Instruction: Below is a listing; reproduce each line of it exactly.

Supplied material:
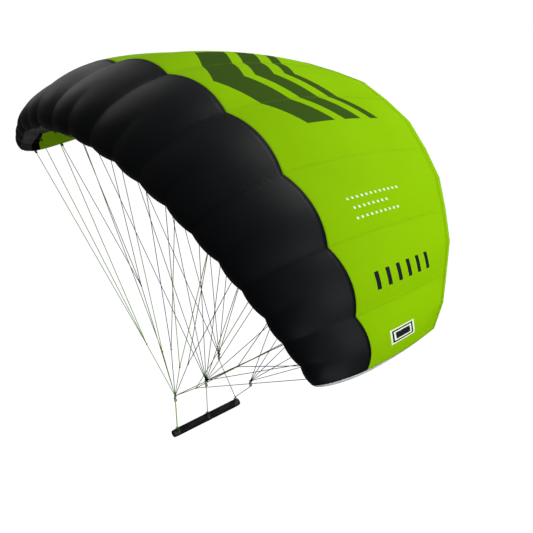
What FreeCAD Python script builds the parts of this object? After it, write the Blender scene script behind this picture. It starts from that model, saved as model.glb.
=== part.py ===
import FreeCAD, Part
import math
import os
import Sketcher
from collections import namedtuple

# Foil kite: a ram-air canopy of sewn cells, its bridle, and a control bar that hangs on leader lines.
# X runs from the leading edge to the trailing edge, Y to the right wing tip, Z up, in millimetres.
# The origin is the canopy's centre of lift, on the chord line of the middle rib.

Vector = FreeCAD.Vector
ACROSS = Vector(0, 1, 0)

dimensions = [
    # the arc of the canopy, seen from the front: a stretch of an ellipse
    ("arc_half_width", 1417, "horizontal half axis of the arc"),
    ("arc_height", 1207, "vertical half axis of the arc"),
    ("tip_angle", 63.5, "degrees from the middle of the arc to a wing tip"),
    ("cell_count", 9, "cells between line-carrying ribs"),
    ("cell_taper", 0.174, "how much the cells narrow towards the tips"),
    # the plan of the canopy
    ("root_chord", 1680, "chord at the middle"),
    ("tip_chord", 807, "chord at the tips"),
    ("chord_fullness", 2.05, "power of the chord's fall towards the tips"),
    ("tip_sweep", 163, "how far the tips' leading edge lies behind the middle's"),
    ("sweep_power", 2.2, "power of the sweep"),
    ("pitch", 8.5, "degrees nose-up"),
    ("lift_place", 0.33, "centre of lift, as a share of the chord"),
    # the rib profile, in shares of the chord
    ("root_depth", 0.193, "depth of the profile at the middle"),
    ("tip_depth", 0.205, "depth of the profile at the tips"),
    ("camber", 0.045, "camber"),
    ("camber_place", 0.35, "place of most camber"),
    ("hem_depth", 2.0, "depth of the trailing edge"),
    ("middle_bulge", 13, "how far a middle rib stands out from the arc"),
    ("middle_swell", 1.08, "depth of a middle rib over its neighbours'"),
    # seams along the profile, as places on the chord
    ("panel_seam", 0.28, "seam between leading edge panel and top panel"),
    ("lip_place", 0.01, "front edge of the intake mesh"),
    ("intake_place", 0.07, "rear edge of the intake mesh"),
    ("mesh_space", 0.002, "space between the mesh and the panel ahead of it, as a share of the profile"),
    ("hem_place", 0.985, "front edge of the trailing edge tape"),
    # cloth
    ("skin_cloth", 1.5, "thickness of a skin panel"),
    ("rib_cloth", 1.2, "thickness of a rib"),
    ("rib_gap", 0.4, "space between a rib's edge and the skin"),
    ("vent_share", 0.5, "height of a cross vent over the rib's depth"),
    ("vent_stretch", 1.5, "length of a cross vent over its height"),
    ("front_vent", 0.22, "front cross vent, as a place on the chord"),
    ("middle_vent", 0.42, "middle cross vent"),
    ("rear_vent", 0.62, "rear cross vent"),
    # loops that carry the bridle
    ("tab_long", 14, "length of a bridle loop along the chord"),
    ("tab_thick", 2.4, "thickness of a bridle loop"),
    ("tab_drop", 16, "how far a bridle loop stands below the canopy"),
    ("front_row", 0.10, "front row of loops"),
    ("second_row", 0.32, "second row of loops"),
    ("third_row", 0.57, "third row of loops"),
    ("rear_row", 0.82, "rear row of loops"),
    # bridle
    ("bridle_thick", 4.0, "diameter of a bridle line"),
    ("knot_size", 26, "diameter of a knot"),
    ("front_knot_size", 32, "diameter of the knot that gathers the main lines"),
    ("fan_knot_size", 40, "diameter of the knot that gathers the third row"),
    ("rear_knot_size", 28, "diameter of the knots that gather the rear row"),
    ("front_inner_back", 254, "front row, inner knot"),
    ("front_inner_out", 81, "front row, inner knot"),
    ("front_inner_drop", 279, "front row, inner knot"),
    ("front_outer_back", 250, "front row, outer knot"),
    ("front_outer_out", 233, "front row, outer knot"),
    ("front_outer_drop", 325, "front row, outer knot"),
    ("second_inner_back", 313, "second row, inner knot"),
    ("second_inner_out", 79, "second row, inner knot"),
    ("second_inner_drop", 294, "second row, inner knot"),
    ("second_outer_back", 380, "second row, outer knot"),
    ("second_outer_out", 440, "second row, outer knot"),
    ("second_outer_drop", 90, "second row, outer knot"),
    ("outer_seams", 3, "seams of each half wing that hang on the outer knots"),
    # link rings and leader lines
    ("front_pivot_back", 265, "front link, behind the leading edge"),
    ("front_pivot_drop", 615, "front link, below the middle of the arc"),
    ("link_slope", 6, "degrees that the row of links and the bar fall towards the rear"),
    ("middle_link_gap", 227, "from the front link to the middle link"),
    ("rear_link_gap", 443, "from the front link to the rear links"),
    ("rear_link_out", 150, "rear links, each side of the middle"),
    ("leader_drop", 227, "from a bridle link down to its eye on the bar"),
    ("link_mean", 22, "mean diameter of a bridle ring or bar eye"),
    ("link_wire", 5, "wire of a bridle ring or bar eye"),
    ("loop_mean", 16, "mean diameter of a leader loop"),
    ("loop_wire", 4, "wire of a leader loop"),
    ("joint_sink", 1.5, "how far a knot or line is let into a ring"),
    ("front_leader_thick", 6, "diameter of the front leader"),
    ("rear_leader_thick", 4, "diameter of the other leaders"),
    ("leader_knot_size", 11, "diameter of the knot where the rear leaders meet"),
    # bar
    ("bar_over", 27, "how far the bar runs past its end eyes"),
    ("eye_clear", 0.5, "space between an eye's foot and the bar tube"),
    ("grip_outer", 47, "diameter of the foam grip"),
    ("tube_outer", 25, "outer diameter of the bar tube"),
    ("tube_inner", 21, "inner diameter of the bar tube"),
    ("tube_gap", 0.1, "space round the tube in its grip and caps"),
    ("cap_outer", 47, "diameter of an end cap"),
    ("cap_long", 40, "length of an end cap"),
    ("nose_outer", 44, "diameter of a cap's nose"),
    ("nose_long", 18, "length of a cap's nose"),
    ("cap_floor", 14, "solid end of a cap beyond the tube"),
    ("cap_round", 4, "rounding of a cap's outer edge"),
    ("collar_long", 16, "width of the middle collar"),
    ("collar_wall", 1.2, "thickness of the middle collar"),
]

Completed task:
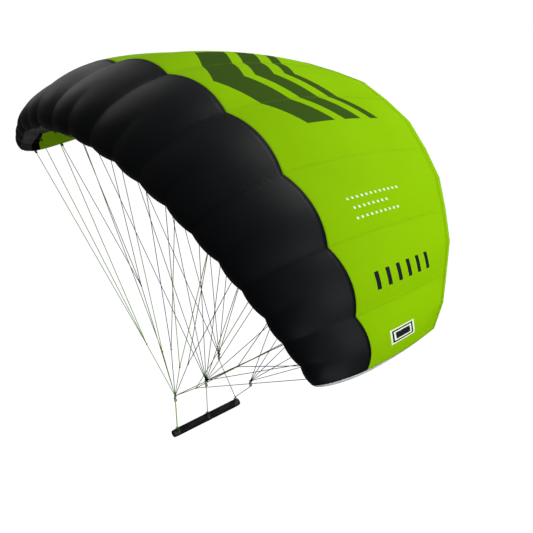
What FreeCAD Python script builds the parts of this object? After it, write the Blender scene script behind this picture. It starts from that model, saved as model.glb.
=== part.py ===
import FreeCAD, Part
import math
import os
import Sketcher
from collections import namedtuple

# Foil kite: a ram-air canopy of sewn cells, its bridle, and a control bar that hangs on leader lines.
# X runs from the leading edge to the trailing edge, Y to the right wing tip, Z up, in millimetres.
# The origin is the canopy's centre of lift, on the chord line of the middle rib.

Vector = FreeCAD.Vector
ACROSS = Vector(0, 1, 0)

dimensions = [
    # the arc of the canopy, seen from the front: a stretch of an ellipse
    ("arc_half_width", 1417, "horizontal half axis of the arc"),
    ("arc_height", 1207, "vertical half axis of the arc"),
    ("tip_angle", 63.5, "degrees from the middle of the arc to a wing tip"),
    ("cell_count", 9, "cells between line-carrying ribs"),
    ("cell_taper", 0.174, "how much the cells narrow towards the tips"),
    # the plan of the canopy
    ("root_chord", 1680, "chord at the middle"),
    ("tip_chord", 807, "chord at the tips"),
    ("chord_fullness", 2.05, "power of the chord's fall towards the tips"),
    ("tip_sweep", 163, "how far the tips' leading edge lies behind the middle's"),
    ("sweep_power", 2.2, "power of the sweep"),
    ("pitch", 8.5, "degrees nose-up"),
    ("lift_place", 0.33, "centre of lift, as a share of the chord"),
    # the rib profile, in shares of the chord
    ("root_depth", 0.193, "depth of the profile at the middle"),
    ("tip_depth", 0.205, "depth of the profile at the tips"),
    ("camber", 0.045, "camber"),
    ("camber_place", 0.35, "place of most camber"),
    ("hem_depth", 2.0, "depth of the trailing edge"),
    ("middle_bulge", 13, "how far a middle rib stands out from the arc"),
    ("middle_swell", 1.08, "depth of a middle rib over its neighbours'"),
    # seams along the profile, as places on the chord
    ("panel_seam", 0.28, "seam between leading edge panel and top panel"),
    ("lip_place", 0.01, "front edge of the intake mesh"),
    ("intake_place", 0.07, "rear edge of the intake mesh"),
    ("mesh_space", 0.002, "space between the mesh and the panel ahead of it, as a share of the profile"),
    ("hem_place", 0.985, "front edge of the trailing edge tape"),
    # cloth
    ("skin_cloth", 1.5, "thickness of a skin panel"),
    ("rib_cloth", 1.2, "thickness of a rib"),
    ("rib_gap", 0.4, "space between a rib's edge and the skin"),
    ("vent_share", 0.5, "height of a cross vent over the rib's depth"),
    ("vent_stretch", 1.5, "length of a cross vent over its height"),
    ("front_vent", 0.22, "front cross vent, as a place on the chord"),
    ("middle_vent", 0.42, "middle cross vent"),
    ("rear_vent", 0.62, "rear cross vent"),
    # loops that carry the bridle
    ("tab_long", 14, "length of a bridle loop along the chord"),
    ("tab_thick", 2.4, "thickness of a bridle loop"),
    ("tab_drop", 16, "how far a bridle loop stands below the canopy"),
    ("front_row", 0.10, "front row of loops"),
    ("second_row", 0.32, "second row of loops"),
    ("third_row", 0.57, "third row of loops"),
    ("rear_row", 0.82, "rear row of loops"),
    # bridle
    ("bridle_thick", 4.0, "diameter of a bridle line"),
    ("knot_size", 26, "diameter of a knot"),
    ("front_knot_size", 32, "diameter of the knot that gathers the main lines"),
    ("fan_knot_size", 40, "diameter of the knot that gathers the third row"),
    ("rear_knot_size", 28, "diameter of the knots that gather the rear row"),
    ("front_inner_back", 254, "front row, inner knot"),
    ("front_inner_out", 81, "front row, inner knot"),
    ("front_inner_drop", 279, "front row, inner knot"),
    ("front_outer_back", 250, "front row, outer knot"),
    ("front_outer_out", 233, "front row, outer knot"),
    ("front_outer_drop", 325, "front row, outer knot"),
    ("second_inner_back", 313, "second row, inner knot"),
    ("second_inner_out", 79, "second row, inner knot"),
    ("second_inner_drop", 294, "second row, inner knot"),
    ("second_outer_back", 380, "second row, outer knot"),
    ("second_outer_out", 440, "second row, outer knot"),
    ("second_outer_drop", 90, "second row, outer knot"),
    ("outer_seams", 3, "seams of each half wing that hang on the outer knots"),
    # link rings and leader lines
    ("front_pivot_back", 265, "front link, behind the leading edge"),
    ("front_pivot_drop", 615, "front link, below the middle of the arc"),
    ("link_slope", 6, "degrees that the row of links and the bar fall towards the rear"),
    ("middle_link_gap", 227, "from the front link to the middle link"),
    ("rear_link_gap", 443, "from the front link to the rear links"),
    ("rear_link_out", 150, "rear links, each side of the middle"),
    ("leader_drop", 227, "from a bridle link down to its eye on the bar"),
    ("link_mean", 22, "mean diameter of a bridle ring or bar eye"),
    ("link_wire", 5, "wire of a bridle ring or bar eye"),
    ("loop_mean", 16, "mean diameter of a leader loop"),
    ("loop_wire", 4, "wire of a leader loop"),
    ("joint_sink", 1.5, "how far a knot or line is let into a ring"),
    ("front_leader_thick", 6, "diameter of the front leader"),
    ("rear_leader_thick", 4, "diameter of the other leaders"),
    ("leader_knot_size", 11, "diameter of the knot where the rear leaders meet"),
    # bar
    ("bar_over", 27, "how far the bar runs past its end eyes"),
    ("eye_clear", 0.5, "space between an eye's foot and the bar tube"),
    ("grip_outer", 47, "diameter of the foam grip"),
    ("tube_outer", 25, "outer diameter of the bar tube"),
    ("tube_inner", 21, "inner diameter of the bar tube"),
    ("tube_gap", 0.1, "space round the tube in its grip and caps"),
    ("cap_outer", 47, "diameter of an end cap"),
    ("cap_long", 40, "length of an end cap"),
    ("nose_outer", 44, "diameter of a cap's nose"),
    ("nose_long", 18, "length of a cap's nose"),
    ("cap_floor", 14, "solid end of a cap beyond the tube"),
    ("cap_round", 4, "rounding of a cap's outer edge"),
    ("collar_long", 16, "width of the middle collar"),
    ("collar_wall", 1.2, "thickness of the middle collar"),
]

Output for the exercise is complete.